RECORDS FOR THE TASK:
______

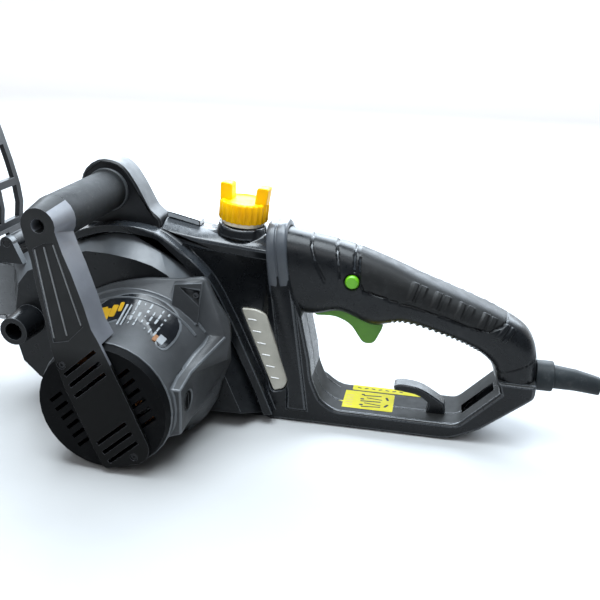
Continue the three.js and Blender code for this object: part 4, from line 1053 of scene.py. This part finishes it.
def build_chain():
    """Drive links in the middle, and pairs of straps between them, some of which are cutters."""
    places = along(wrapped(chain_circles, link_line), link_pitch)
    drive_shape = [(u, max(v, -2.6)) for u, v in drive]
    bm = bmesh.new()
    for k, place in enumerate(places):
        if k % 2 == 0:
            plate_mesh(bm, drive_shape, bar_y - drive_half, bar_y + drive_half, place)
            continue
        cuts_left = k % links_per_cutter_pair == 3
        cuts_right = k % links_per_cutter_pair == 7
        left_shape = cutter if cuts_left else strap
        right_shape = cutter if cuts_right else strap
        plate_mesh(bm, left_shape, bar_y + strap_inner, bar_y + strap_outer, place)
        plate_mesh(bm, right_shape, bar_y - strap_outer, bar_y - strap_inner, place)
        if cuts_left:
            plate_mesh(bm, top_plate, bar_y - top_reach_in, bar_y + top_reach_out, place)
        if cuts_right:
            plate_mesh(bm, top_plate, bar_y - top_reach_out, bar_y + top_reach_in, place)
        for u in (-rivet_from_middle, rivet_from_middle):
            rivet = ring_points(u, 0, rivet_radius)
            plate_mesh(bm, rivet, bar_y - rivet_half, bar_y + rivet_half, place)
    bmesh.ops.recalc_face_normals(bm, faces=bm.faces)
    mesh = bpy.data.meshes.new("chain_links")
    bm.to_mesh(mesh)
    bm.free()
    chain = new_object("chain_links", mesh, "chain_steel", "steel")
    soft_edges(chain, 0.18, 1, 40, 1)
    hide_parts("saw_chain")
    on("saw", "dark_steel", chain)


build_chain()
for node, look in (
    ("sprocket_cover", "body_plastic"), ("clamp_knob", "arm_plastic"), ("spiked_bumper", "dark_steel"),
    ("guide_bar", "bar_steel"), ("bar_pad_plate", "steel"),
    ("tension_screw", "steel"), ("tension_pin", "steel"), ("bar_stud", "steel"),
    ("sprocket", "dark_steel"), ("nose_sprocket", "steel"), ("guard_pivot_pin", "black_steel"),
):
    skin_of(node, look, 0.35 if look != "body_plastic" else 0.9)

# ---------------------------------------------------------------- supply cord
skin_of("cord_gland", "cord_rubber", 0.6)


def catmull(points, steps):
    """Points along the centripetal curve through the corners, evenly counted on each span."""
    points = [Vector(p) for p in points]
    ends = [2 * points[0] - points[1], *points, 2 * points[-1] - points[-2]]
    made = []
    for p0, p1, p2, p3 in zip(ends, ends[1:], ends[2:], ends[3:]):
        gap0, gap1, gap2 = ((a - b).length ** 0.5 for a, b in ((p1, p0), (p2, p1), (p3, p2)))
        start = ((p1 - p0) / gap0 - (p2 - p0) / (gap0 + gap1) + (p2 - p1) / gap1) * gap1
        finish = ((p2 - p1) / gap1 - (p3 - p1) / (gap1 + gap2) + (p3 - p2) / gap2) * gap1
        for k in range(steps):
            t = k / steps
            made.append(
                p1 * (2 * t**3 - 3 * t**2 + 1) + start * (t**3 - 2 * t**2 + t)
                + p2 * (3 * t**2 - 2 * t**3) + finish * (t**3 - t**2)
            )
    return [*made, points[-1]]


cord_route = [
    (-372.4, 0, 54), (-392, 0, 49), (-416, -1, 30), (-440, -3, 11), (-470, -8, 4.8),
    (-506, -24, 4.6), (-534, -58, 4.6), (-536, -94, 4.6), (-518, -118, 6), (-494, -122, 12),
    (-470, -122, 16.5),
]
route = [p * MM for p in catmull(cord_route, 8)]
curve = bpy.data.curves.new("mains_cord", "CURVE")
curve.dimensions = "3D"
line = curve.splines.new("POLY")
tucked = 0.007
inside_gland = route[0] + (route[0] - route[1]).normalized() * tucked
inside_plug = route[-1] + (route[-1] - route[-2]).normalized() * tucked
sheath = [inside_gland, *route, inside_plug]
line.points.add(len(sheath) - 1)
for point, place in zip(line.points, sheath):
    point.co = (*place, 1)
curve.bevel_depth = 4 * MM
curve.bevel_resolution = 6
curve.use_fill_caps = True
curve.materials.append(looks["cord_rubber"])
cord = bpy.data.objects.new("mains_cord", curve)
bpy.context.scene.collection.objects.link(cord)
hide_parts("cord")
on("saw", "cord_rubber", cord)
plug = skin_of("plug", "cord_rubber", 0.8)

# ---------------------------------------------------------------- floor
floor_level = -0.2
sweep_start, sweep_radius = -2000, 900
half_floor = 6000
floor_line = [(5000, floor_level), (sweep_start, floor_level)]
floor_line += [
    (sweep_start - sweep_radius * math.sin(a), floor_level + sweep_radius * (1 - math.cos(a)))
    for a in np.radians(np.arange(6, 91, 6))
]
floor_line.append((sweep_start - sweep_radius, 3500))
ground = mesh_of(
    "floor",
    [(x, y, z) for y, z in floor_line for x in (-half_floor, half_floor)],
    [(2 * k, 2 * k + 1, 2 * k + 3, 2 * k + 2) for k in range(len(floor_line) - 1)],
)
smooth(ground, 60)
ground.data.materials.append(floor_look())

______

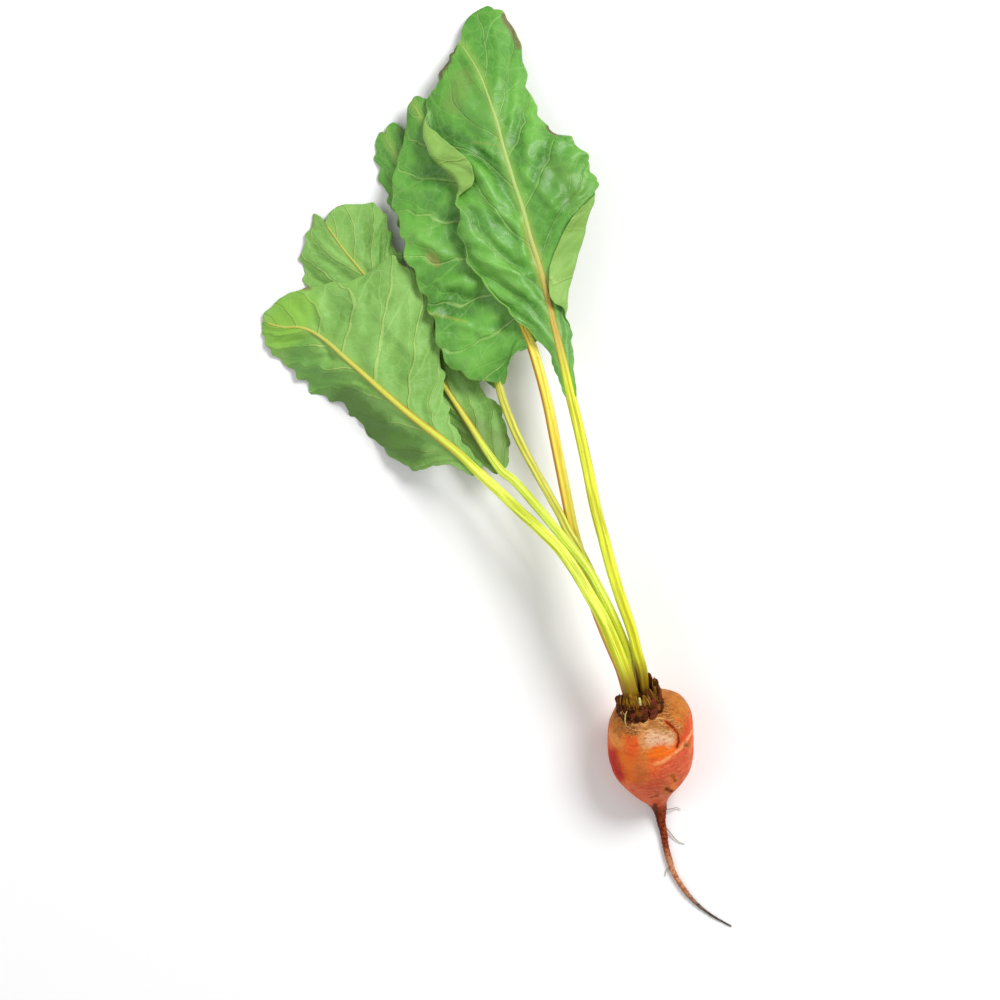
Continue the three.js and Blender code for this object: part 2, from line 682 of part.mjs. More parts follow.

______

Report how many lines of the records above contain the word "code", and give only that number.

2